The profit or loss calculation is usually determined by the closing price of a stock for the day, hence we will consider the __closing price__ as the __target__ variable.

In [None]:
df.drop(['Open', 'High','Low','Adj Close','Volume'], axis=1,inplace=True)

df


In [None]:
!pip install plotly

import plotly.graph_objects as go


In [None]:
fig=go.Figure()

#setting index as date
df['Date'] = pd.to_datetime(df.Date,format='%Y-%m-%d')

fig.add_trace(go.Scatter(x=df['Date'], y=df['Close'],
                    mode='lines',
                    name='Close Price history'))

fig.update_layout(title="Close Price history",
                 xaxis_title="Date",yaxis_title="Close Price",legend=dict(x=0,y=1,traceorder="normal"))
fig.show()

In [None]:
# Use the Sliding Window algorithm to reshape the data. 

# Window of size 10 days and a slide of 1 day (i.e use the previous 10 values to predict the next value, then slides 1 day)

temps = pd.DataFrame(df['Close'].values)
flattenDF = pd.concat([temps.shift(10),temps.shift(9),temps.shift(8),temps.shift(7),temps.shift(6),temps.shift(5),temps.shift(4),temps.shift(3),temps.shift(2),temps.shift(1), temps], axis=1)
flattenDF.columns = ['t-10','t-9','t-8','t-7','t-6','t-5','t-4','t-3','t-2','t-1', 't']

flattenDF

In [None]:
# Check the last flattended record against the last 11 Close values.

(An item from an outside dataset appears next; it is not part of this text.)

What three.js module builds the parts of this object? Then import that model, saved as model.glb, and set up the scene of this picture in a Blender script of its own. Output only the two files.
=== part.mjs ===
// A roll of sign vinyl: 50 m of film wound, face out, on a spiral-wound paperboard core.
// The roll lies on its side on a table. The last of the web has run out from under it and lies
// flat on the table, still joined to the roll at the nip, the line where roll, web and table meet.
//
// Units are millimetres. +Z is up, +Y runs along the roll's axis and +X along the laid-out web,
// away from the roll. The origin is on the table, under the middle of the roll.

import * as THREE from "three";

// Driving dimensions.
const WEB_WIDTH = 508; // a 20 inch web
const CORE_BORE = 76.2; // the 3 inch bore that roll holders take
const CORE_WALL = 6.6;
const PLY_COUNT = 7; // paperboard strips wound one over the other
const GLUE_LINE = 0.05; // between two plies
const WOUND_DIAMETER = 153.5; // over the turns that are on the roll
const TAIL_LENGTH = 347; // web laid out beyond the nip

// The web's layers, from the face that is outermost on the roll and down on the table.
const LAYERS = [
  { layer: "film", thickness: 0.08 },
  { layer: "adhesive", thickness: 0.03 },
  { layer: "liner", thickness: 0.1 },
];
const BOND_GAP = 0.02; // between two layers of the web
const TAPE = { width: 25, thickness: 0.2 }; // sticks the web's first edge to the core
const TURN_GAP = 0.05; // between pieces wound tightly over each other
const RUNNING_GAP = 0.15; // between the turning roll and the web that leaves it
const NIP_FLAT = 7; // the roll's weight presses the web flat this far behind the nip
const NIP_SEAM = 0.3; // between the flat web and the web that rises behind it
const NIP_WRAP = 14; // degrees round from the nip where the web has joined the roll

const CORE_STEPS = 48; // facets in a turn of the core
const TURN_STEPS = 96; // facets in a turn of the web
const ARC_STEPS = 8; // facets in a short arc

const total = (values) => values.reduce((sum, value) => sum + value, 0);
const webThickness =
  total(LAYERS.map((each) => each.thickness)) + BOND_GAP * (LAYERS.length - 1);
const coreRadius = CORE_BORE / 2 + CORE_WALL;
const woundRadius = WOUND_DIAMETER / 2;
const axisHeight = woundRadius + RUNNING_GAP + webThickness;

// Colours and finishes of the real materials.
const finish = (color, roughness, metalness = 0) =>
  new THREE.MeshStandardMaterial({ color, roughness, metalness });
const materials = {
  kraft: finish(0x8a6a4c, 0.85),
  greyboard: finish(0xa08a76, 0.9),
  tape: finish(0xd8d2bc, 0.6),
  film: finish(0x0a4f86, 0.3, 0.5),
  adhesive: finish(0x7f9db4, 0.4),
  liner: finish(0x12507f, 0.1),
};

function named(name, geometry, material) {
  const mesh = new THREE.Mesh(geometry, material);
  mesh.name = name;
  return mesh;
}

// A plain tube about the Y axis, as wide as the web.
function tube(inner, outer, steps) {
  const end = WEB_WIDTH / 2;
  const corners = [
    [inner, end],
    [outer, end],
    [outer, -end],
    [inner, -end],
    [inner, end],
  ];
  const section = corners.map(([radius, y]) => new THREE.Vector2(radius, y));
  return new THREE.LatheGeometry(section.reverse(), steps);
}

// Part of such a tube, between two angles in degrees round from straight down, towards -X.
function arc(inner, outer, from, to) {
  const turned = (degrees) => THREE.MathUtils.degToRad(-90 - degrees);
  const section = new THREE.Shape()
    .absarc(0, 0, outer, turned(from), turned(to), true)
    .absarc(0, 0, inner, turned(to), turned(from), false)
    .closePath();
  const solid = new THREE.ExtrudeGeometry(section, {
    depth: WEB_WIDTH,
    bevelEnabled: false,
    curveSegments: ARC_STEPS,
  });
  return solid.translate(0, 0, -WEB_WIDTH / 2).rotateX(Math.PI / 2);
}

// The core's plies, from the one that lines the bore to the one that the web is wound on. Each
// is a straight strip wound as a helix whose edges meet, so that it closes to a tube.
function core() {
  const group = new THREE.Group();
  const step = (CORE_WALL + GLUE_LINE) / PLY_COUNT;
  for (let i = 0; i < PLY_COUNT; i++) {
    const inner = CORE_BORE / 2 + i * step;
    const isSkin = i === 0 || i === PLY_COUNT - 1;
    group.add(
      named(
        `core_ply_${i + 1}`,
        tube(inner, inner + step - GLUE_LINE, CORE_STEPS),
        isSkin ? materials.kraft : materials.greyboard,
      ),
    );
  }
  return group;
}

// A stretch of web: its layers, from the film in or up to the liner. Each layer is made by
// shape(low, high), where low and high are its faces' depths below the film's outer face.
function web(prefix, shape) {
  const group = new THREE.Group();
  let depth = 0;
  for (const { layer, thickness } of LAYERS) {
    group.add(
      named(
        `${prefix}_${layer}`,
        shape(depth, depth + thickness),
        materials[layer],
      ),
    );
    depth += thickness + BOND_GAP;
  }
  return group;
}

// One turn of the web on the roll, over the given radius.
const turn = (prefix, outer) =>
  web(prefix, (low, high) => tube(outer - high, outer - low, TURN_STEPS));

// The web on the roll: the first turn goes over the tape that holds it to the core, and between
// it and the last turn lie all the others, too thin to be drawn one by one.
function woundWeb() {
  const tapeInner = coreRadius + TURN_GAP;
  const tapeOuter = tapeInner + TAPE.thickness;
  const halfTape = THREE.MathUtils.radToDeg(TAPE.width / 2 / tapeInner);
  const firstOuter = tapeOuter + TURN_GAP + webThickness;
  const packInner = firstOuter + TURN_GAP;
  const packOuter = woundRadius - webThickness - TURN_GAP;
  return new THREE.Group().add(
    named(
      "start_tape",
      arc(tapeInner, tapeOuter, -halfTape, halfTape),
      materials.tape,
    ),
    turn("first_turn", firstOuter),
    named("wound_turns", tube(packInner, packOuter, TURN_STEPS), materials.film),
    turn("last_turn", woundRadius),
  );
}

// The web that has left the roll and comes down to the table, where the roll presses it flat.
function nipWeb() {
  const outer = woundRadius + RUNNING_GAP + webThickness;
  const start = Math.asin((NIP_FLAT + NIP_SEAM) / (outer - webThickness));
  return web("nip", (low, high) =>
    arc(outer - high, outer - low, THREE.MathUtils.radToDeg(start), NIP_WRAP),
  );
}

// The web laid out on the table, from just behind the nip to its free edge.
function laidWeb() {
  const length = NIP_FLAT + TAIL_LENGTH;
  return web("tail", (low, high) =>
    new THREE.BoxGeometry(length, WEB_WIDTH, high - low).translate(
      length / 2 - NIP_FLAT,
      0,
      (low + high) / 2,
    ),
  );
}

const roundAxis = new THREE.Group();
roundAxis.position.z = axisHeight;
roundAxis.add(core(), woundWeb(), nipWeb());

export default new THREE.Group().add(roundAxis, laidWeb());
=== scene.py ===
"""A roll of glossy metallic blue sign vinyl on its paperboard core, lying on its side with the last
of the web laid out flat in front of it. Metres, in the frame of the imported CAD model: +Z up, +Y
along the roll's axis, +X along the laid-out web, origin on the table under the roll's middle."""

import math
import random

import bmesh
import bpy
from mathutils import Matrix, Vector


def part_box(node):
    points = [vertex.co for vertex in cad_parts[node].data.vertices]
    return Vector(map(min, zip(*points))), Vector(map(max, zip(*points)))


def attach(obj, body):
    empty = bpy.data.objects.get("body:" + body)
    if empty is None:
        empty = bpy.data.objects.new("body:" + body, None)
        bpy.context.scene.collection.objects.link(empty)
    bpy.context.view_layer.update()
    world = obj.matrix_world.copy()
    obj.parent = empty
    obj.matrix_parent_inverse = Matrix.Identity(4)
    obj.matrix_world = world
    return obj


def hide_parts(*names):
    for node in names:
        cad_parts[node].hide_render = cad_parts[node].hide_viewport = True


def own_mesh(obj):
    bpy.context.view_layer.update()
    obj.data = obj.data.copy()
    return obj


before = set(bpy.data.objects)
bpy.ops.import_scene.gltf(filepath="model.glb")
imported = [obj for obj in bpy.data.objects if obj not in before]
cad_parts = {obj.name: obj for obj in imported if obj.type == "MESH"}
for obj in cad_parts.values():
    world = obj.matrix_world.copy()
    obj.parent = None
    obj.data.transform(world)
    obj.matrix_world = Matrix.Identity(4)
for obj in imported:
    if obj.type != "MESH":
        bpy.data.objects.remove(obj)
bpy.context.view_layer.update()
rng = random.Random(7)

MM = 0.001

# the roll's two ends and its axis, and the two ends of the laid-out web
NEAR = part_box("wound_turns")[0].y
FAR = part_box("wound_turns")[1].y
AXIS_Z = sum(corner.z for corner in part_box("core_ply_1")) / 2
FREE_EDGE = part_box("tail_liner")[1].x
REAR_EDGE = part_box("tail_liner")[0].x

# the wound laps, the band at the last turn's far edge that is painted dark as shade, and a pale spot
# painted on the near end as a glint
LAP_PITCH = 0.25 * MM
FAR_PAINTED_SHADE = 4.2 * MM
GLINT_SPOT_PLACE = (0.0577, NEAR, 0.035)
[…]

They should be the same.

df.tail(n=11)

In [None]:
#Drop records with NaNs

flattenDF.dropna(inplace=True)

flattenDF

# Build a regression model to predict the value using the previous 10 days data



In [None]:
!pip install scikit-learn

In [None]:

#assign features times t-10 to t-1 columns to a features DF 
features_df = flattenDF.loc[:, flattenDF.columns != 't']

#Set target to the time t column
target = flattenDF['t']


#split data set into train and validation sets. We are not using the random spit function because we want to use old data to predict newer data
X_train = features_df[:999]
X_val = features_df[999:]
y_train = target[:999]
y_val = target[999:]


print ("Train dataset: {0}{1}".format(X_train.shape, y_train.shape))
print ("Validation dataset: {0}{1}".format(X_val.shape, y_val.shape))

In [None]:
# Train a linear regression model

from sklearn.linear_model import LinearRegression

linearRegModel = LinearRegression()
linearRegModel.fit(X_train,y_train)

In [None]:
# make predictions on the validation data to evaluate the model
linearRegPreds = linearRegModel.predict(X_val)
linearRegPreds.shape

In [None]:
#Append the 250 predictions to 1009 zeros representing the training and NaN records to generate a series of 1259 records
# to add to the original data dataframe to be able to display and compare the predictions with actual values.

df["Predictions"] = np.append(np.zeros(1009),linearRegPreds)

df

In [None]:
#Display the actual VS Predicted values

fig=go.Figure()

#setting index as date
df['Date'] = pd.to_datetime(df.Date,format='%Y-%m-%d')

fig.add_trace(go.Scatter(x=df['Date'], y=df['Close'],
                    mode='lines',
                    name='Close Price history'))

fig.add_trace(go.Scatter(x=df['Date'], y=df['Predictions'],
                    mode='lines',
                    name='Predicted Close Price'))

fig.update_layout(title="Close Price",
                 xaxis_title="Date",yaxis_title="Close Price",legend=dict(x=0,y=1,traceorder="normal"))
fig.show()

In [None]:
# Evaluate the model by calculating the prediction root mean square error (RMS)

import numpy

rms=np.sqrt(np.mean(np.power((np.array(y_val)-np.array(linearRegPreds)),2)))
rms

In [None]:
#Check the other models you can build

from sklearn.kernel_ridge import KernelRidge #SVM with Kernel to model non-linear data https://scikit-learn.org/stable/modules/generated/sklearn.kernel_ridge.KernelRidge.html#sklearn.kernel_ridge.KernelRidge

from sklearn import svm #linear SVM https://scikit-learn.org/stable/modules/svm.html#regression

from sklearn.neighbors import NearestNeighbors #KNN https://scikit-learn.org/stable/modules/neighbors.html#nearest-neighbors-regression

from sklearn import tree # Decision Tree Regressor https://scikit-learn.org/stable/modules/tree.html#regression

# Saving the trained model

In [None]:
#import the pickle library
import pickle

In [None]:
# save the model to disk
filename = 'stocksLinerRegModel.mdl'
pickle.dump(linearRegModel, open(filename, 'wb'))
 

# Load the model later

In [None]:
# load the model from disk
filename = 'stocksLinerRegModel.mdl'
loaded_model = pickle.load(open(filename, 'rb'))

In [None]:
# Predict Tomorrow's price based on the last 10 days data

last_10_days_prices = df['Close'].tail(n=10)
tomorrows_stock_price = loaded_model.predict([last_10_days_prices])

tomorrows_stock_price

# What do we need to do different to pridect the stock price the day after tomorrow or the prices for the entire upcoming week?